When Leitao was first hired by DePaul in 2003, he was supposed to cause a renaissance. An outsider brought to reclaim the program’s place in the city, he won only 30 league games in three seasons of play in the lackluster Conference USA and couldn’t return the team to the prominence it once had.
Leitao only made one NCAA Tournament appearance and didn’t recruit a single significant local contributor before leaving for the University of Virginia in 2005. But DePaul rehired him ten years later to reboot them again, and the move garnered a mixed reaction.
Now in the third season of his second stint, he’s dealing with the pressure that comes with the Blue Demons’ 11-17 record. So Leitao imparts to his players what his coaching mentor taught him about failing. “Passion needs to come from competitiveness,” Hall of Famer Jim Calhoun would say when he coached Leitao at Northeastern.
When DePaul brought Leitao back into the fold in 2015, he tried to apply that idea so he could better implement his ideas to revive the program. Find local players. Establish regional pride. Build a closer arena. The previous regime handed him two guards with NBA potential– Myke Henry and Billy Garrett Jr.– and Leitao said he saw the two Chicago natives as a part of the solution to the Blue Demons’ futility and dispirited fan base.
“It brings a lot of pride to see somebody you can touch everyday when you watch them play, and you can be involved in a specific guy and maintain specific relationships,” Leitao said. “It’s our opportunity to capitalize on that and make our team exciting to watch.”

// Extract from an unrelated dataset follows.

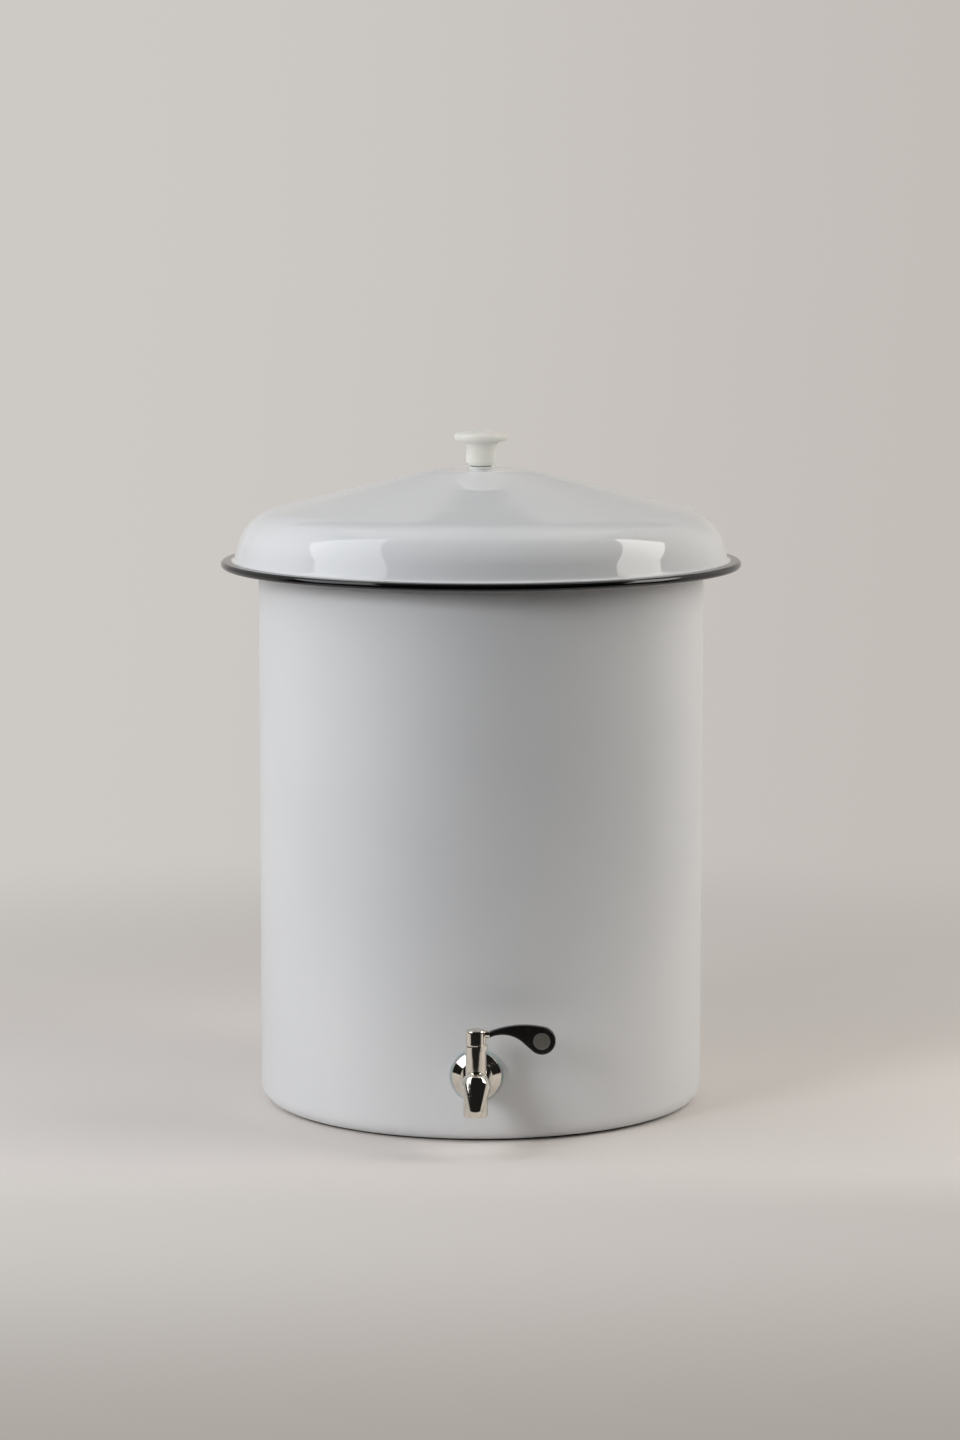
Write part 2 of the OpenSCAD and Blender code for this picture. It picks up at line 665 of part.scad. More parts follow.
module lever_outline() {
    hollow_end = hollow_c + hollow_r * [cos(link_angle), sin(link_angle)];
    paddle_start = paddle_c - paddle_r * [cos(link_angle), sin(link_angle)];
    crest_end = paddle_c + paddle_r * crest_dir;
    top = crest_c.y + crest_r + cut;
    translate(paddle_c) circle(r = paddle_r);
    difference() {
        intersection() {
            polygon([[arm_root_x, hollow_c.y], hollow_c, hollow_end, paddle_start, paddle_c, crest_end,
                     crest_end + cut * crest_dir, [crest_x, top], [arm_root_x, top]]);
            translate(crest_c) circle(r = crest_r);
        }
        translate(hollow_c) circle(r = hollow_r);
    }
}

module handle_lever() {
    color(black) at_valve() difference() {
        translate([0, lever_t / 2, 0]) rotate([90, 0, 0]) linear_extrude(lever_t) lever_outline();
        stud_place() cylinder(d = stud_d + 2 * still_gap, h = stud_l + seat_gap);
        translate([paddle_c.x, -lever_t / 2 + disc_t - disc_proud, paddle_c.y]) rotate([90, 0, 0])
            cylinder(d = disc_d + 2 * still_gap, h = disc_t + cut);
    }
}

module lever_disc() {
    color(steel) at_valve() translate([paddle_c.x, -lever_t / 2 + disc_t - disc_proud, paddle_c.y])
        rotate([90, 0, 0]) cylinder(d = disc_d, h = disc_t);
}

container_shell();
foot_ring();
clay_filter();
lid_shell();
knob_collar();
lid_knob();
knob_insert();
knob_washer();
knob_screw();
tap_body();
tap_flange();
outer_gasket();
inner_gasket();
inner_washer();
tap_nut();
valve_sleeve();
valve_plug();
plug_o_rings();
thrust_washer();
gland_nut();
handle_cap();
cap_grub_screw();
lever_stud();
handle_lever();
lever_disc();
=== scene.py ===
import math

import bmesh
import bpy
import numpy as np
from mathutils import Matrix, Vector


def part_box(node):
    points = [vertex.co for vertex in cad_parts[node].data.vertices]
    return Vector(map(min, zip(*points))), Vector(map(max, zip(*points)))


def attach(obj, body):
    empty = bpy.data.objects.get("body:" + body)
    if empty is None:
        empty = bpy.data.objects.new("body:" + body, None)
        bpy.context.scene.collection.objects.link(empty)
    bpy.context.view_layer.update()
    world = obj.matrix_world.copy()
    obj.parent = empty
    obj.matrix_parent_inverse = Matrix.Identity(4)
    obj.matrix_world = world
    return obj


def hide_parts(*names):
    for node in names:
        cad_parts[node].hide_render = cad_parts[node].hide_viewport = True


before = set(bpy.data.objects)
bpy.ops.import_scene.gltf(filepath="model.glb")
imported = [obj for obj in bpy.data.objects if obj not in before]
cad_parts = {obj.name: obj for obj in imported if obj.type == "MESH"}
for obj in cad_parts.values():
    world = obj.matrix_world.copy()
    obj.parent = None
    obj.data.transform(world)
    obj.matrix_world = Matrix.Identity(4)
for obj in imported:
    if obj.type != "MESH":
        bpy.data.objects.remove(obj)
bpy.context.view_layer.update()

# Camera: a long lens three metres away, a little above the lid and slightly to the object's right. It is
# turned one pixel past the object's axis, and the picture's long side takes the whole sensor.
eye_distance, eye_height = 3.046, 0.668
eye_turn, eye_tilt = math.radians(1.05), math.radians(7.403)
focal_pixels, picture_pixels, sensor_mm = 4300, 1440, 36

lens = bpy.data.cameras.new("long_lens")
lens.sensor_width = sensor_mm
lens.lens = focal_pixels / picture_pixels * sensor_mm
camera = bpy.data.objects.new("camera", lens)
camera.location = (eye_distance * math.sin(eye_turn), -eye_distance * math.cos(eye_turn), eye_height)
camera.rotation_euler = (math.pi / 2 - eye_tilt, 0, eye_turn + 1 / focal_pixels)
bpy.context.scene.collection.objects.link(camera)
bpy.context.scene.camera = camera
bpy.context.scene.view_settings.view_transform = "Standard"


# Studio: an even pale backdrop, a large cool softbox on the left, a smaller warm one on the right and a weak
# one overhead. Two lamps light the front from both sides of the lens, in a room that is dark behind the lens.
class Value:
    """A number that varies over a surface. Arithmetic on it adds Math nodes to its tree."""

    def __init__(self, tree, socket):
        self.tree, self.socket = tree, socket

    def calc(self, operation, a, b):
        return self.tree.node("ShaderNodeMath", {"operation": operation}, {0: a, 1: b})

    def __add__(self, other):
        return self.calc("ADD", self, other)

    def __mul__(self, other):
        return self.calc("MULTIPLY", self, other)

    def __sub__(self, other):
        return self.calc("SUBTRACT", self, other)

    def __rsub__(self, other):
        return self.calc("SUBTRACT", other, self)

    def __truediv__(self, other):
        return self.calc("DIVIDE", self, other)

    def __pow__(self, other):
        return self.calc("POWER", self, other)

    __radd__, __rmul__ = __add__, __mul__

    def most(self, other):
        return self.calc("MAXIMUM", self, other)

    def size(self):
        return self.calc("ABSOLUTE", self, 0)

    def rise(self, low, high):
        """0 below low, 1 above high, and smooth between them; low may be the larger."""
        return self.tree.node("ShaderNodeMapRange", {"interpolation_type": "SMOOTHSTEP"},
                              {0: self, 1: low, 2: high})


class Tree:
    """A node tree, and the one way in which nodes are added to it."""

    def __init__(self, owner):
        owner.use_nodes = True
        self.tree = owner.node_tree

    def node(self, kind, settings={}, values={}, output=0):
        made = self.tree.nodes.new(kind)
        for name, setting in settings.items():
            setattr(made, name, setting)
        for socket, value in values.items():
            self.feed(made, socket, value)
        return Value(self, made.outputs[output])

    def feed(self, node, socket, value):
        if isinstance(value, Value):
            self.tree.links.new(value.socket, node.inputs[socket])
        else:
            node.inputs[socket].default_value = value

    def split(self, vector):
        """The three numbers of a vector."""
        return [self.node("ShaderNodeSeparateXYZ", {}, {0: vector}, axis) for axis in range(3)]

    def pack(self, x, y, z=0):
        return self.node("ShaderNodeCombineXYZ", {}, {0: x, 1: y, 2: z})

    def ray(self, kind):
        """1 for the rays of that kind and 0 for all others."""
        return self.node("ShaderNodeLightPath", output=kind)

    def colours(self, share, first, second):
        """A colour between two, by a share from 0 to 1."""
        return self.node("ShaderNodeMix", {"data_type": "RGBA"}, {0: share, 6: first, 7: second}, 2)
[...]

Strus said his coach’s competitive nature has spread despite Leitao’s 17-62 record in his second chance with DePaul. No matter how hard the Blue Demons work to change their perception overnight, though, they’ll still have to deal with Chicago’s apathy as it sinks into another losing season.

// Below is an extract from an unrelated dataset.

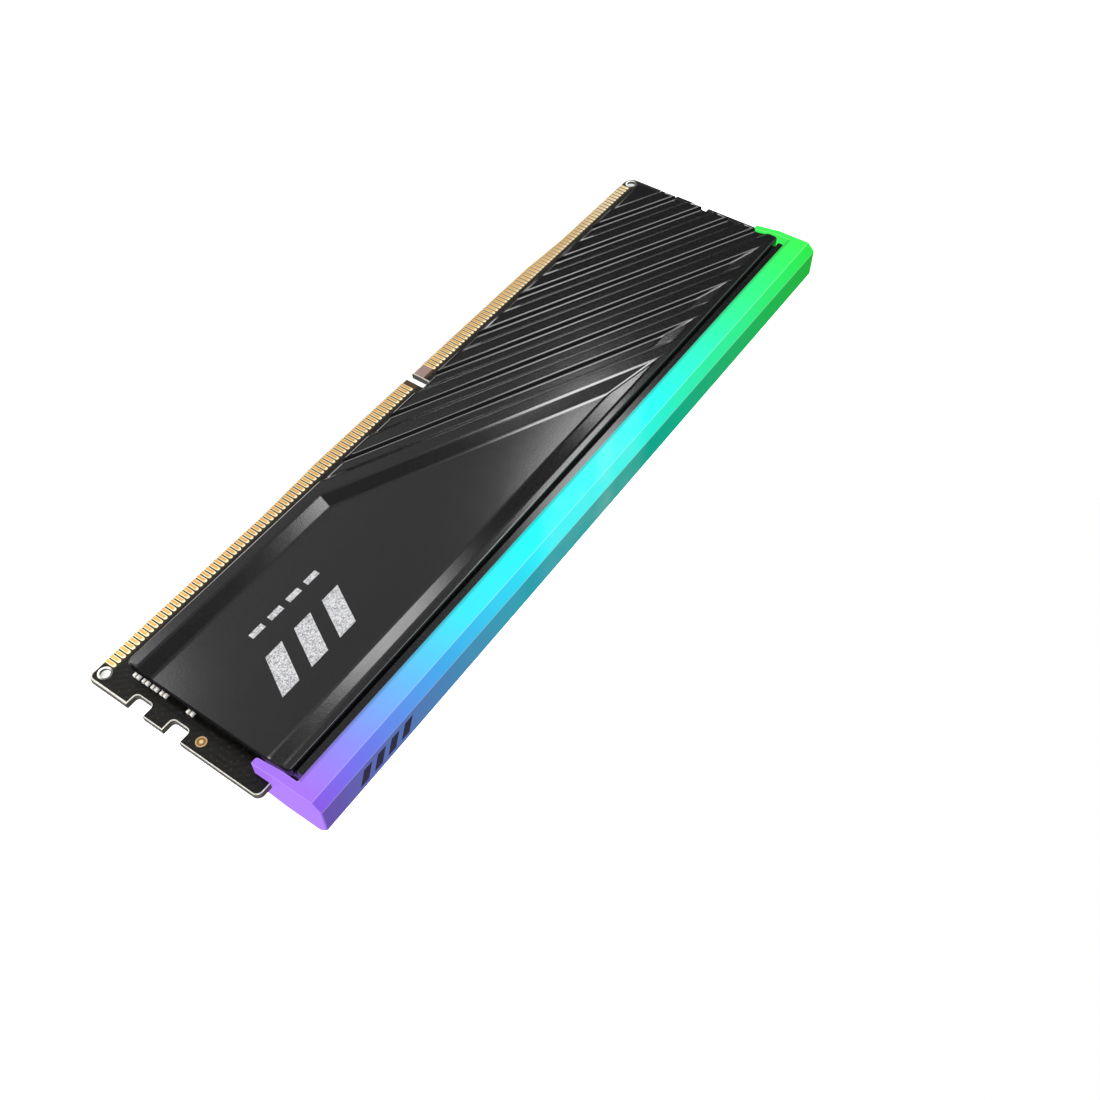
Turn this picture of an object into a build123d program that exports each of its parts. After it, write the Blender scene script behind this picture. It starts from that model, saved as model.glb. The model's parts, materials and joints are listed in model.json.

“Everybody who’s performed in a city has been really good at some point, and not so good at some point, too,” Leitao said. “To get the kind of fans that you need game in and game out, winning basketball games is what matters more than anything.”

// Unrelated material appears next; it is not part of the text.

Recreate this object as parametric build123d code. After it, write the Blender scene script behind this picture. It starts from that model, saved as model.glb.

In Chicago, winning has always been the factor that affects how much people care. But which comes first: consistent fans or impactful recruits?
For the first time in decades, the Blue Demons have an up-to-date arena. But even though they’re no longer playing with a sheet of hockey ice under the floor and the distance from campus was cut in half, Wintrust hasn’t yet significantly improved attendance.
In the new 10,387-seat arena, DePaul averages 5,985 fans per game in the first two months, which is just 605 more than last season at Allstate Arena. Leitao said a contributing factor is the lack of coverage it’s receiving from local papers and television networks as the Blue Demons continue to sputter.
“A fan usually watches ESPN before he watches Fox,” he said. “Although we have a great contract and are on TV every game, sometimes being familiar with, say, Butler is different from being familiar with Ohio State for those reasons.”
Leitao hasn’t made the roadblocks disappear because negative perception bleeds into recruiting. Strus has been the best local player to commit under Leitao so far, and injured guard Devin Gage is the only other scholarship player from Illinois that he’s signed.
Of the 44 players to whom Leitao offered a scholarship last season, only 4 were from the Chicago area, according to 24/7 Sports. He’s clearly dividing his attention among highly touted prospects across the country, and DePaul’s three incoming recruits so far for 2018 come from Wisconsin, Georgia and Australia. The closest relationship Leitao has built with any high school is with Indiana’s La Lumiere, which has sent four players, a walk-on and a coach to DePaul over the last three years.
Tyger Campbell, a national top 50 prospect from this school, committed to DePaul last May. It appeared Blue Demons gained the flashy point guard to complement their new arena and that their relationship with La Lumiere had paid off. Their plans just fell apart when he tweeted he would be attending UCLA instead.
“You’ve just got to battle when you have a college campus in the suburbs,” Leitao said about his difficulty bringing elite prospects. “We got to recruit good players, we got to develop good players, and then put them into an environment to be successful. And that’s by winning.”
Also, Strus said he understands why an NBA hopeful would spurn DePaul: “It’s hard to get seen when you’re not winning.”
The Blue Demons face Butler on Wednesday, and a loss would all but guarantee Leitao another losing record in conference play. So heading into the matchup, Strus remembers a piece of advice his coach told him Calhoun once said. “When things don’t go your way, just keep going. Even when there’s nothing you can really do about it.”